■ AIM OF THE TASK: Reproduce the data exactly.

■ DATASET EXCERPT:
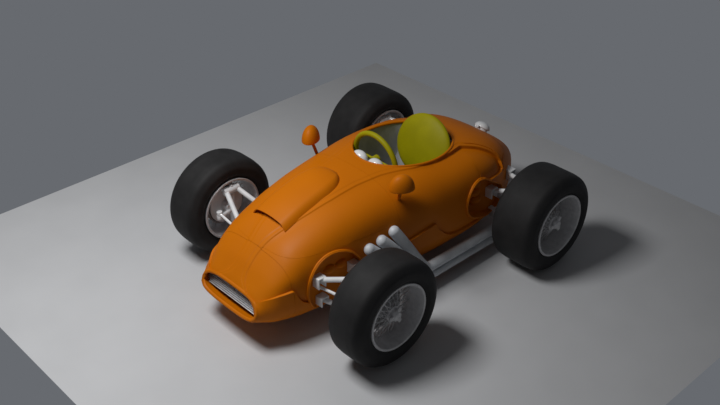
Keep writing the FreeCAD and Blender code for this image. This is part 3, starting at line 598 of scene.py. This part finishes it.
shell = skinTube("bodySkin", tailEnd + outerRings + lipRings + inside + insideFar)
solidForm = skinTube("solidForm", tailEnd + plainRings + lipRings[:4])
print("skin rings", len(shell.data.polygons), "faces")

# Recesses where the suspension meets the body: round in front, a slot with round ends behind
recess = {
    "front": {"ends": ((frontY - 0.016, 0.312, 0.189), (frontY - 0.016, 0.312, 0.189)), "floorX": 0.338},
    "rear": {"ends": ((rearY - 0.250, 0.430, 0.123), (rearY - 0.074, 0.336, 0.106)), "floorX": 0.392},
    "count": 144, "samples": 720, "beadRadius": 0.0055, "beadOut": 0.6, "beadSink": 0.002, "edgeSink": 0.014,
    "reach": 0.8,
}


def slotOutline(ends, grow):  # evenly spaced points (y, z) round two circles (y, z, radius)
    (a, firstRadius), (b, lastRadius) = [(Vector(end[:2]), end[2] + grow) for end in ends]
    raw = []
    for step in range(recess["samples"]):
        angle = 2 * math.pi * step / recess["samples"]
        out = Vector((math.cos(angle), math.sin(angle)))
        last = b.dot(out) + lastRadius > a.dot(out) + firstRadius
        raw.append(b + out * lastRadius if last else a + out * firstRadius)
    raw.append(raw[0])
    lengths = [0]
    for p, q in zip(raw, raw[1:]):
        lengths.append(lengths[-1] + (q - p).length)
    points, index = [], 0
    for step in range(recess["count"]):
        goal = lengths[-1] * step / recess["count"]
        while lengths[index + 1] < goal:
            index += 1
        t = (goal - lengths[index]) / max(lengths[index + 1] - lengths[index], 1e-9)
        points.append(raw[index].lerp(raw[index + 1], t))
    return points


def prism(name, outline, start, end):  # an outline (y, z) drawn out along X
    count = len(outline)
    deselect()
    bpy.ops.mesh.primitive_cylinder_add(vertices=count, radius=1, depth=2)
    piece = bpy.context.object
    piece.name = name
    for vertex in piece.data.vertices:
        place = round(math.atan2(vertex.co.y, vertex.co.x) / (2 * math.pi) * count) % count
        x = start if vertex.co.z < 0 else end
        vertex.co = (x, outline[place].x, outline[place].y)
    return outward(piece)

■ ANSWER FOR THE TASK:
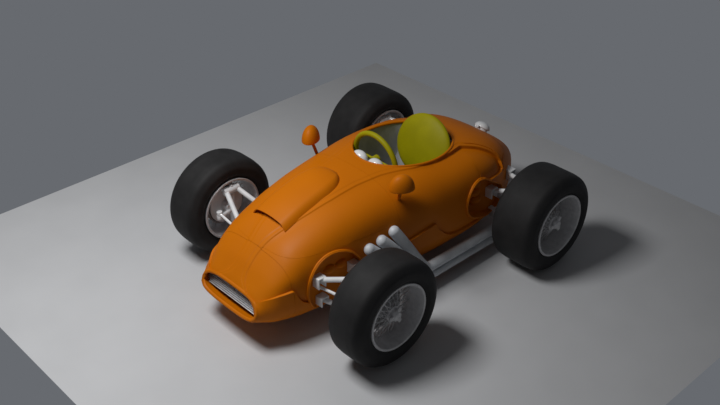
Keep writing the FreeCAD and Blender code for this image. This is part 3, starting at line 598 of scene.py. This part finishes it.
shell = skinTube("bodySkin", tailEnd + outerRings + lipRings + inside + insideFar)
solidForm = skinTube("solidForm", tailEnd + plainRings + lipRings[:4])
print("skin rings", len(shell.data.polygons), "faces")

# Recesses where the suspension meets the body: round in front, a slot with round ends behind
recess = {
    "front": {"ends": ((frontY - 0.016, 0.312, 0.189), (frontY - 0.016, 0.312, 0.189)), "floorX": 0.338},
    "rear": {"ends": ((rearY - 0.250, 0.430, 0.123), (rearY - 0.074, 0.336, 0.106)), "floorX": 0.392},
    "count": 144, "samples": 720, "beadRadius": 0.0055, "beadOut": 0.6, "beadSink": 0.002, "edgeSink": 0.014,
    "reach": 0.8,
}


def slotOutline(ends, grow):  # evenly spaced points (y, z) round two circles (y, z, radius)
    (a, firstRadius), (b, lastRadius) = [(Vector(end[:2]), end[2] + grow) for end in ends]
    raw = []
    for step in range(recess["samples"]):
        angle = 2 * math.pi * step / recess["samples"]
        out = Vector((math.cos(angle), math.sin(angle)))
        last = b.dot(out) + lastRadius > a.dot(out) + firstRadius
        raw.append(b + out * lastRadius if last else a + out * firstRadius)
    raw.append(raw[0])
    lengths = [0]
    for p, q in zip(raw, raw[1:]):
        lengths.append(lengths[-1] + (q - p).length)
    points, index = [], 0
    for step in range(recess["count"]):
        goal = lengths[-1] * step / recess["count"]
        while lengths[index + 1] < goal:
            index += 1
        t = (goal - lengths[index]) / max(lengths[index + 1] - lengths[index], 1e-9)
        points.append(raw[index].lerp(raw[index + 1], t))
    return points


def prism(name, outline, start, end):  # an outline (y, z) drawn out along X
    count = len(outline)
    deselect()
    bpy.ops.mesh.primitive_cylinder_add(vertices=count, radius=1, depth=2)
    piece = bpy.context.object
    piece.name = name
    for vertex in piece.data.vertices:
        place = round(math.atan2(vertex.co.y, vertex.co.x) / (2 * math.pi) * count) % count
        x = start if vertex.co.z < 0 else end
        vertex.co = (x, outline[place].x, outline[place].y)
    return outward(piece)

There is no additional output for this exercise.